- _Task to carry out_
Write out the whole of the material exactly.
**** Supplied information
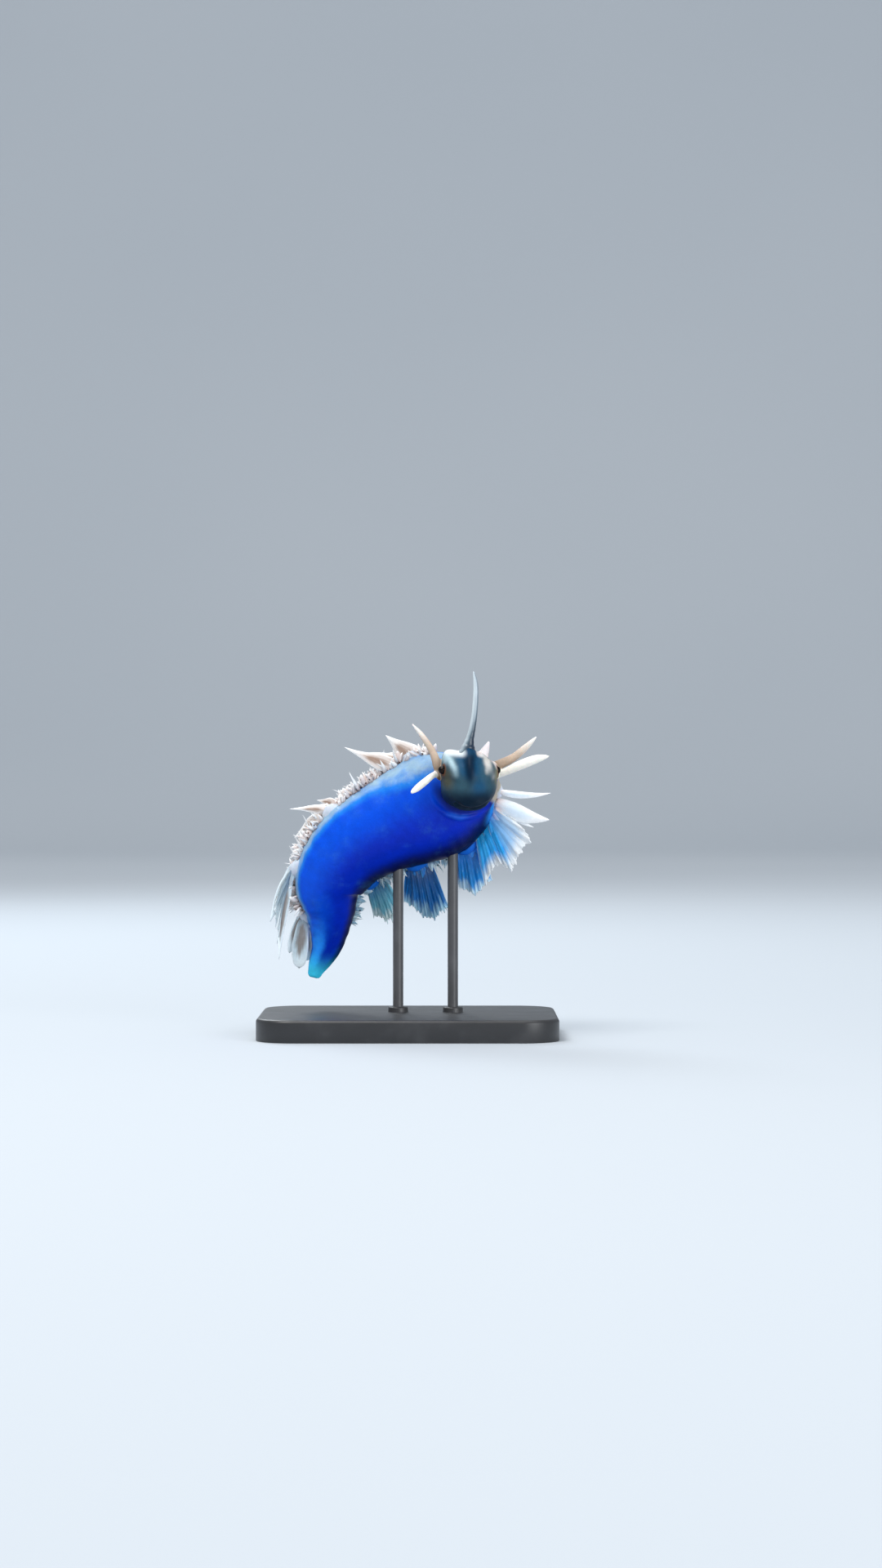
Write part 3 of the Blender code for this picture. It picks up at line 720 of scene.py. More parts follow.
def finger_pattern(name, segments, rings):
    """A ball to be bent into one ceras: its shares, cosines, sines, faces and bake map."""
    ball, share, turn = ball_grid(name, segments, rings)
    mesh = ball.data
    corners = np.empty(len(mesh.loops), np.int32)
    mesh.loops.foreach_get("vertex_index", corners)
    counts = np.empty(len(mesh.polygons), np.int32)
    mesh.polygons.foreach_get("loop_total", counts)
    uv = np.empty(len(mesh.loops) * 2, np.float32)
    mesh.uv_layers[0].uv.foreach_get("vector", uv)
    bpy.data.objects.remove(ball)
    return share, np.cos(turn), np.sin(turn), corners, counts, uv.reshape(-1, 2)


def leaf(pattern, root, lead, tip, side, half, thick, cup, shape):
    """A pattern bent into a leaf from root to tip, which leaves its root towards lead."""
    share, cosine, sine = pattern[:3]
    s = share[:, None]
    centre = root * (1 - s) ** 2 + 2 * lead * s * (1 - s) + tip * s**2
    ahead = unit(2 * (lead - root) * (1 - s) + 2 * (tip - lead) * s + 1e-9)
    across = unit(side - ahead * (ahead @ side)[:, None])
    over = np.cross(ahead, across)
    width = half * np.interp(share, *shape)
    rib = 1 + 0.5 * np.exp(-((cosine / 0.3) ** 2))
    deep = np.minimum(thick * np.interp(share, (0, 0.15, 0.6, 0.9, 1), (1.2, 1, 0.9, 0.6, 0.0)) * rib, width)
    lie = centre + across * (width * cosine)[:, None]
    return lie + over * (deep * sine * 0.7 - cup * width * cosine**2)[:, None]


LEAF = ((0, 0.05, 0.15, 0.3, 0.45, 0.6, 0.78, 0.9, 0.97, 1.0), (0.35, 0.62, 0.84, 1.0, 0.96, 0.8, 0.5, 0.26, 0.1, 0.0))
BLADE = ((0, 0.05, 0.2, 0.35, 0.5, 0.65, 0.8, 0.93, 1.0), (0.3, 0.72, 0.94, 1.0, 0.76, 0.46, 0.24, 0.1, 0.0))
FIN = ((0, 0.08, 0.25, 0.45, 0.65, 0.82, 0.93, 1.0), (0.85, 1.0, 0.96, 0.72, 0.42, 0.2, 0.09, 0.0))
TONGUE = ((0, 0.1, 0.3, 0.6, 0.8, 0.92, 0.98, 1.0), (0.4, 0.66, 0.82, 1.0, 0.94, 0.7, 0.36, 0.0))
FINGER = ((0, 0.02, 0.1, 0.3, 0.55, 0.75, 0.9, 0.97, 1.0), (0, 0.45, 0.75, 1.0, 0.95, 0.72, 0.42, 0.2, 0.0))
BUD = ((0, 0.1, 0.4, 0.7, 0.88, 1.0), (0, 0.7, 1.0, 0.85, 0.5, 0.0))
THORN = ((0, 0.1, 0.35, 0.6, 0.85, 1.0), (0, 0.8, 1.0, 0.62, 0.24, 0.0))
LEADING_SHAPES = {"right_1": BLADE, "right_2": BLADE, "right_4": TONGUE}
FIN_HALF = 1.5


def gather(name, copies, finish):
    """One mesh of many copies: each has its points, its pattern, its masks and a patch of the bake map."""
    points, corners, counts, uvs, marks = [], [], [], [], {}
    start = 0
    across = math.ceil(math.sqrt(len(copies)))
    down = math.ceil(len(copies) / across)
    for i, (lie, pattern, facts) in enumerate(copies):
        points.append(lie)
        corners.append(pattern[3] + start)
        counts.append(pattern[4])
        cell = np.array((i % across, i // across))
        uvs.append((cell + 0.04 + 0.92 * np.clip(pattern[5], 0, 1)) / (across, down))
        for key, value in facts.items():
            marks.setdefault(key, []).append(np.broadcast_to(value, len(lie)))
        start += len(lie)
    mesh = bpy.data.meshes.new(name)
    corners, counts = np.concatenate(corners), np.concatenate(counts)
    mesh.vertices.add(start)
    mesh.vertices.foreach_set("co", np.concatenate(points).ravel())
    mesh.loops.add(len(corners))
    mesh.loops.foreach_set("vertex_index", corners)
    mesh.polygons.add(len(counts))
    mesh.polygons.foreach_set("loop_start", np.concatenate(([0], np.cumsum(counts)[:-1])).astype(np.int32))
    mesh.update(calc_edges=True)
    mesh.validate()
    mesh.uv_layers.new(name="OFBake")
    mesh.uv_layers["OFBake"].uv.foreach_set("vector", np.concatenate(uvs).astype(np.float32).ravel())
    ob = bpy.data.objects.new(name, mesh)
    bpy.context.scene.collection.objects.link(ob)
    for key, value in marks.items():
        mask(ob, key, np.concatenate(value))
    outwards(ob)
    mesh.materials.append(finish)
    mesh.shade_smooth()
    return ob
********
- _Written solution_
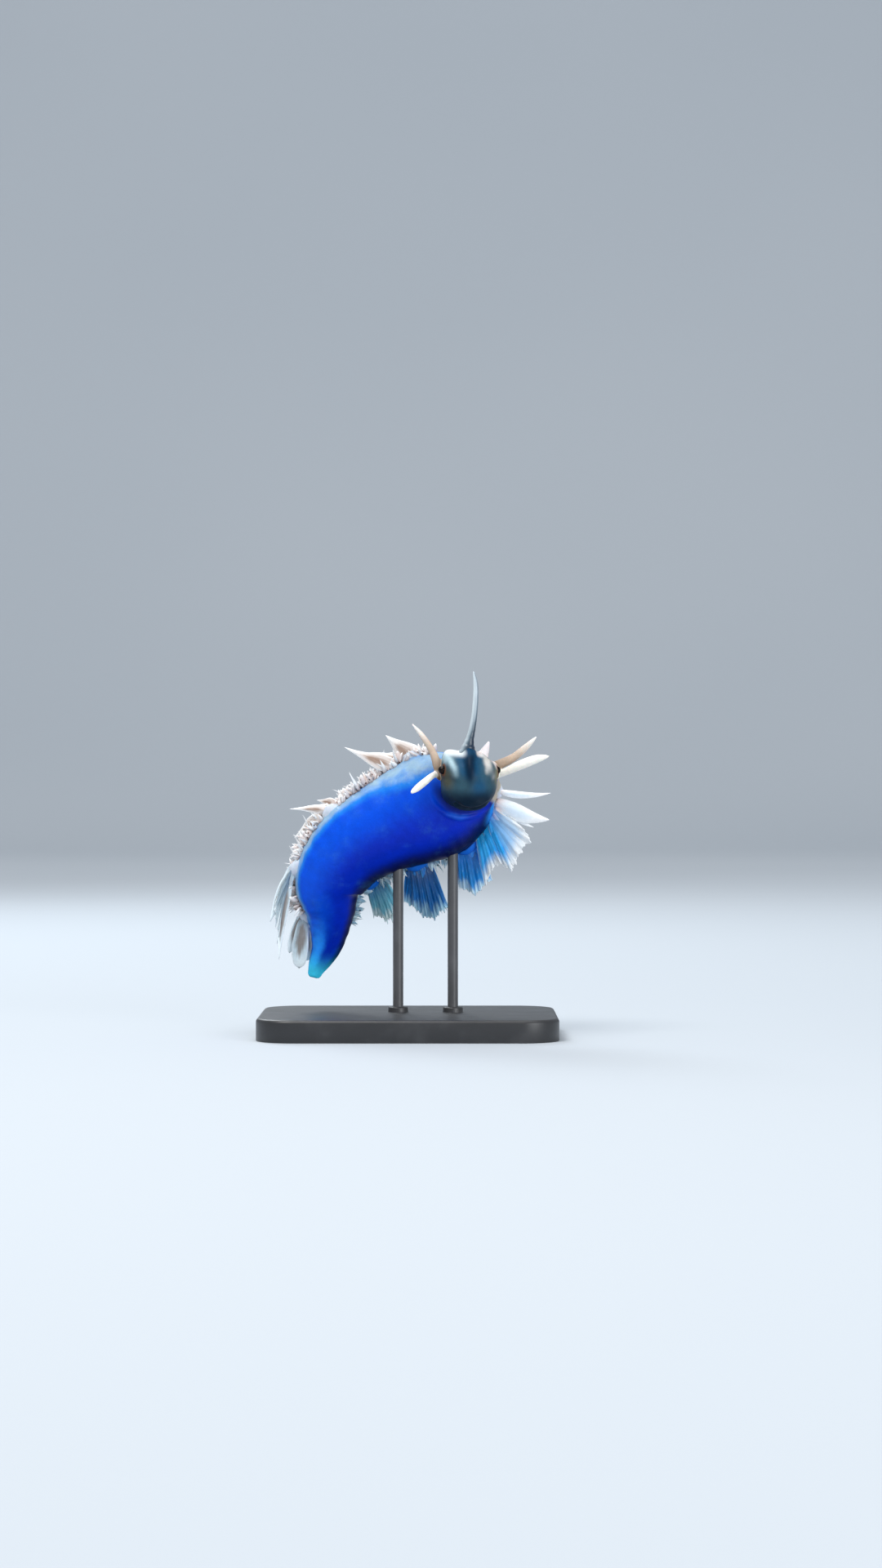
Write part 3 of the Blender code for this picture. It picks up at line 720 of scene.py. More parts follow.
def finger_pattern(name, segments, rings):
    """A ball to be bent into one ceras: its shares, cosines, sines, faces and bake map."""
    ball, share, turn = ball_grid(name, segments, rings)
    mesh = ball.data
    corners = np.empty(len(mesh.loops), np.int32)
    mesh.loops.foreach_get("vertex_index", corners)
    counts = np.empty(len(mesh.polygons), np.int32)
    mesh.polygons.foreach_get("loop_total", counts)
    uv = np.empty(len(mesh.loops) * 2, np.float32)
    mesh.uv_layers[0].uv.foreach_get("vector", uv)
    bpy.data.objects.remove(ball)
    return share, np.cos(turn), np.sin(turn), corners, counts, uv.reshape(-1, 2)


def leaf(pattern, root, lead, tip, side, half, thick, cup, shape):
    """A pattern bent into a leaf from root to tip, which leaves its root towards lead."""
    share, cosine, sine = pattern[:3]
    s = share[:, None]
    centre = root * (1 - s) ** 2 + 2 * lead * s * (1 - s) + tip * s**2
    ahead = unit(2 * (lead - root) * (1 - s) + 2 * (tip - lead) * s + 1e-9)
    across = unit(side - ahead * (ahead @ side)[:, None])
    over = np.cross(ahead, across)
    width = half * np.interp(share, *shape)
    rib = 1 + 0.5 * np.exp(-((cosine / 0.3) ** 2))
    deep = np.minimum(thick * np.interp(share, (0, 0.15, 0.6, 0.9, 1), (1.2, 1, 0.9, 0.6, 0.0)) * rib, width)
    lie = centre + across * (width * cosine)[:, None]
    return lie + over * (deep * sine * 0.7 - cup * width * cosine**2)[:, None]


LEAF = ((0, 0.05, 0.15, 0.3, 0.45, 0.6, 0.78, 0.9, 0.97, 1.0), (0.35, 0.62, 0.84, 1.0, 0.96, 0.8, 0.5, 0.26, 0.1, 0.0))
BLADE = ((0, 0.05, 0.2, 0.35, 0.5, 0.65, 0.8, 0.93, 1.0), (0.3, 0.72, 0.94, 1.0, 0.76, 0.46, 0.24, 0.1, 0.0))
FIN = ((0, 0.08, 0.25, 0.45, 0.65, 0.82, 0.93, 1.0), (0.85, 1.0, 0.96, 0.72, 0.42, 0.2, 0.09, 0.0))
TONGUE = ((0, 0.1, 0.3, 0.6, 0.8, 0.92, 0.98, 1.0), (0.4, 0.66, 0.82, 1.0, 0.94, 0.7, 0.36, 0.0))
FINGER = ((0, 0.02, 0.1, 0.3, 0.55, 0.75, 0.9, 0.97, 1.0), (0, 0.45, 0.75, 1.0, 0.95, 0.72, 0.42, 0.2, 0.0))
BUD = ((0, 0.1, 0.4, 0.7, 0.88, 1.0), (0, 0.7, 1.0, 0.85, 0.5, 0.0))
THORN = ((0, 0.1, 0.35, 0.6, 0.85, 1.0), (0, 0.8, 1.0, 0.62, 0.24, 0.0))
LEADING_SHAPES = {"right_1": BLADE, "right_2": BLADE, "right_4": TONGUE}
FIN_HALF = 1.5


def gather(name, copies, finish):
    """One mesh of many copies: each has its points, its pattern, its masks and a patch of the bake map."""
    points, corners, counts, uvs, marks = [], [], [], [], {}
    start = 0
    across = math.ceil(math.sqrt(len(copies)))
    down = math.ceil(len(copies) / across)
    for i, (lie, pattern, facts) in enumerate(copies):
        points.append(lie)
        corners.append(pattern[3] + start)
        counts.append(pattern[4])
        cell = np.array((i % across, i // across))
        uvs.append((cell + 0.04 + 0.92 * np.clip(pattern[5], 0, 1)) / (across, down))
        for key, value in facts.items():
            marks.setdefault(key, []).append(np.broadcast_to(value, len(lie)))
        start += len(lie)
    mesh = bpy.data.meshes.new(name)
    corners, counts = np.concatenate(corners), np.concatenate(counts)
    mesh.vertices.add(start)
    mesh.vertices.foreach_set("co", np.concatenate(points).ravel())
    mesh.loops.add(len(corners))
    mesh.loops.foreach_set("vertex_index", corners)
    mesh.polygons.add(len(counts))
    mesh.polygons.foreach_set("loop_start", np.concatenate(([0], np.cumsum(counts)[:-1])).astype(np.int32))
    mesh.update(calc_edges=True)
    mesh.validate()
    mesh.uv_layers.new(name="OFBake")
    mesh.uv_layers["OFBake"].uv.foreach_set("vector", np.concatenate(uvs).astype(np.float32).ravel())
    ob = bpy.data.objects.new(name, mesh)
    bpy.context.scene.collection.objects.link(ob)
    for key, value in marks.items():
        mask(ob, key, np.concatenate(value))
    outwards(ob)
    mesh.materials.append(finish)
    mesh.shade_smooth()
    return ob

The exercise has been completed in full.